I was asked in an exercise to check whether a series converges or not and while doing so I got the following limit to solve:
$$\limsup_{n \to \infty} \left(1+\frac{(-1)^n-3}{n} \right)^{n}$$
I did the following in order so solve it:
$$\limsup_{n \to \infty} \left(1+\frac{(-1)^n-3}{n} \right)^{n} =\lim_{n \to \infty} \left(1+\frac{1-3}{n} \right)^{n} =\frac{1}{e^2}$$
The series that I was trying to check if it was convergent or not turned out to be convergent and that implies that:
$$\limsup_{n \to \infty} \left(1+\frac{(-1)^n-3}{n} \right)^{n} < 1$$ Which is what I got. But the thing is that this is the first time that I tried to calculate a Limit superior.

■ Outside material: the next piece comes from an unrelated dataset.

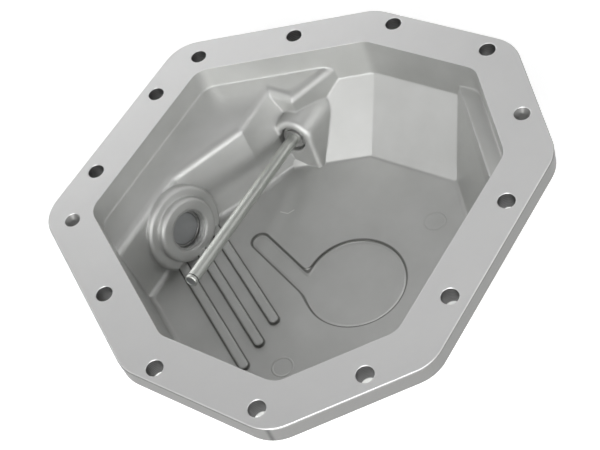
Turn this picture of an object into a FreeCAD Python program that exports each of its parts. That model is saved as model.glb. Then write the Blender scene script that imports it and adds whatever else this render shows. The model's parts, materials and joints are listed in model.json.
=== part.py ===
import FreeCAD, Part
import math
import os

from FreeCAD import Placement, Rotation, Vector

# Cast aluminium cover for the differential of a drive axle.
# The machined flange face lies in the plane Z = 0 and looks up, and the pan hangs below it.
# X runs across the cover, and Y from the side of the drain plug to the far side.
# All lengths are in millimetres and all angles in degrees.

os.makedirs("parts", exist_ok=True)

# Flange: an octagon, the same on both sides of the plane X = 0
flange_thickness = 13.0
land_width = 28.4
half_width = 149.5
half_length = 142.0
drain_side_half = 78.5
far_side_half = 76.8
straight_from_y = -22.4
straight_to_y = 79.3
outer_corner_radius = 26.0
inner_corner_radius = 13.0
flange_edge_chamfer = 0.8

# Names of its sides in the order of the outline, with +Y as north and +X as east
side_names = ["south", "south west", "west", "north west", "north", "north east", "east", "south east"]
dipstick_side = "south west"
long_side = "west"
step_side = "north west"

# Bolt holes: two rows at the ends, mirrored pairs, and two that stand alone
bolt_hole_radius = 5.25
bolt_hole_chamfer = 0.4

# Places on the flange: side of the octagon, distance from that side's middle and from its edge
end_bolts = [("south", 35.0, 12.0), ("south", -35.0, 12.0), ("north", 35.0, 12.0), ("north", -35.0, 12.0)]
mirrored_bolts = [("south west", 13.26, 11.36), ("west", -32.75, 8.7), ("west", 37.35, 11.1)]
lone_bolts = [("north east", -12.51, 10.99), ("south west", -53.42, 15.15)]

# Blind dimples that clear the housing's dowels, near the mirror images of the lone bolts
dimples = [("north west", 11.38, 11.07), ("south east", 53.71, 15.45)]
dimple_radius = 5.4
dimple_depth = 3.2
dimple_bottom_radius = 2.6

# Pan
wall_thickness = 6.5
floor_depth = 64.0
wall_drafts = [1.0, 1.0, 1.0, 1.0, 11.0, 17.0, 7.0, 3.0]
band_depth = 29.5
floor_edge_radius = 4.0
outer_floor_edge_radius = 3.0

# Sloped facets: how far in from the wall each one starts and meets the floor
facet_start = 0.6
long_facet_reach = 43.0
dipstick_facet_reach = 44.0

# Step beside the long facet
step_depth = 20.0
step_width = 11.5
step_wall_reach = 14.0
step_wall_depth = 30.0
step_facet_reach = 30.0

# Edges of the flange that the shelf and both bosses are measured from
dipstick_edge = -half_width
drain_edge = -half_length

# Shelf in the drain and dipstick corner: its edge at shelf level and at floor level
shelf_depth = 17.0
drain_wall_top_y = drain_edge + 52.5
drain_wall_foot_y = drain_edge + 59.0
slant_start_top_x = 10.3
slant_start_foot_x = 20.5
slant_end_top = (dipstick_edge + 110.5, drain_edge + 73.6)
slant_end_foot = (dipstick_edge + 117.5, drain_edge + 85.8)
pocket_top = (dipstick_edge + 74.5, drain_edge + 72.0)
pocket_foot = (dipstick_edge + 75.5, drain_edge + 103.4)
nose_top = (dipstick_edge + 76.5, drain_edge + 92.6)
nose_foot = (dipstick_edge + 78.8, drain_edge + 95.2)
nose_end_top = (dipstick_edge + 43.5, drain_edge + 104.6)
nose_end_foot = (dipstick_edge + 45.0, drain_edge + 107.5)
shelf_edge_radius = 6.0

# Drain boss: centre of its mouth and the way that it faces
drain_mouth = Vector(30.1, drain_edge + 68.4, -floor_depth + 20.0)
drain_azimuth = 83.0
drain_elevation = 15.0
drain_thread_radius = 13.4
drain_face_radius = 21.9
drain_step_radius = 28.8
drain_step_drop = 4.3
drain_boss_length = 27.0
drain_outer_boss_radius = 21.0
drain_boss_edge_radius = 2.4

# Dipstick boss
dipstick_mouth = Vector(dipstick_edge + 89.9, drain_edge + 94.2, -floor_depth + 20.3)
dipstick_azimuth = 8.3
dipstick_elevation = 12.3
dipstick_thread_radius = 9.1
dipstick_face_radius = 14.4
dipstick_face_flare = 11.6
dipstick_face_drop = 27.0
dipstick_boss_draft = 9.0
dipstick_boss_edge_radius = 4.0
dipstick_boss_length = 38.0
dipstick_block_length = 46.0
dipstick_outer_boss_radius = 16.0
mouth_chamfer = 0.8

# Plugs: threaded shank, sealing ring, collar and hexagonal head
thread_gap = 0.1
seal_thickness = 2.0
seal_gap = 0.2
seal_inset = 1.0
spot_face_gap = 1.5
plug_end_chamfer = 1.0
head_corner_cut = 1.2
magnet_chamfer = 0.4
dipstick_plug_recess = 3.0
dipstick_neck_radius = 6.6
dipstick_neck_height = 2.2
dipstick_collar_radius = 14.0
dipstick_collar_thickness = 2.5
dipstick_head_flats = 22.0
dipstick_head_height = 10.0
drain_plug_recess = 6.0
drain_collar_radius = 18.5
drain_collar_thickness = 3.0
drain_head_flats = 27.0
drain_head_height = 10.0
drain_magnet_radius = 11.0
drain_magnet_height = 5.0
drain_magnet_drop = 0.4

# Dipstick rod, whose reach is the flange's width less its shortfall, and the magnet in its end
rod_radius = 4.0
rod_shortfall = 157.5
rod_reach = 2 * half_width - rod_shortfall
rod_socket_depth = 8.0
rod_end_chamfer = 0.5
rod_magnet_radius = 3.0
rod_magnet_height = 6.0
rod_magnet_drop = 0.3

# Raised ribs on the floor
rib_count = 3
rib_width = 6.2
rib_height = 2.8
rib_azimuth = 59.5
rib_end = (half_width - 54.9, 5.5)
rib_pitch_x = 17.9
rib_length = 100.0
rib_edge_radius = 1.2

# Recess in the floor: a round pad with a neck beside it
recess_depth = 1.6
pad_centre = (14.4, half_length - 102.4)
pad_radius = 32.9
neck_width = 12.6
neck_end = (9.9, drain_mouth.y + 37.2)
neck_start = (pad_centre[0] + 16.7, pad_centre[1] - 19.9)
recess_corner_radius = 5.0
recess_edge_radius = 0.8

# Cooling fins under the pan, and how far each side keeps them in from the flange's edge
fin_insets = [22.0, 22.0, 22.0, 22.0, 44.0, 57.0, 38.0, 24.0]
fin_count = 8
fin_pitch = 19.0
fin_width = 4.5
fin_height = 9.5
first_fin_y = -36.0

far = 400.0


def moved_sides(corners, distances):
    """Corners of a polygon after each side has moved to its right by its own distance."""
    count = len(corners)
    lines = []
    for i in range(count):
        along = (corners[(i + 1) % count] - corners[i]).normalize()
        right = Vector(along.y, -along.x, 0)
        lines.append((corners[i] + right * distances[i], along))
    moved = []
    for i in range(count):
        p, d = lines[i - 1]
        q, e = lines[i]
        moved.append(p + d * ((q - p).cross(e).z / d.cross(e).z))
    return moved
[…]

So is the following step correct or is it wrong and I just got lucky and got the same result:
$$\limsup_{n \to \infty} \left(1+\frac{(-1)^n-3}{n} \right)^{n} =\lim_{n \to \infty} \left(1+\frac{1-3}{n} \right)^{n}$$
$$\lim_{n \to \infty} \left(1+\frac{(-1)^{2n}-3}{2n} \right)^{2n} = \lim_{n \to \infty} \left(1-\frac{1}{n} \right)^{2n} = \frac{1}{e^2}$$ And $$\lim_{n \to \infty} \left(1+\frac{(-1)^{2n+1}-3}{2n+1} \right)^{2n+1} =\lim_{n \to \infty} \left(1-\frac{4}{2n+1} \right)^{2n+1} = \frac{1}{e^4}$$
Since any subsequence will have infinitely many even or infinitely odd terms, those are the only two possible limit points, so the limsup is the first one.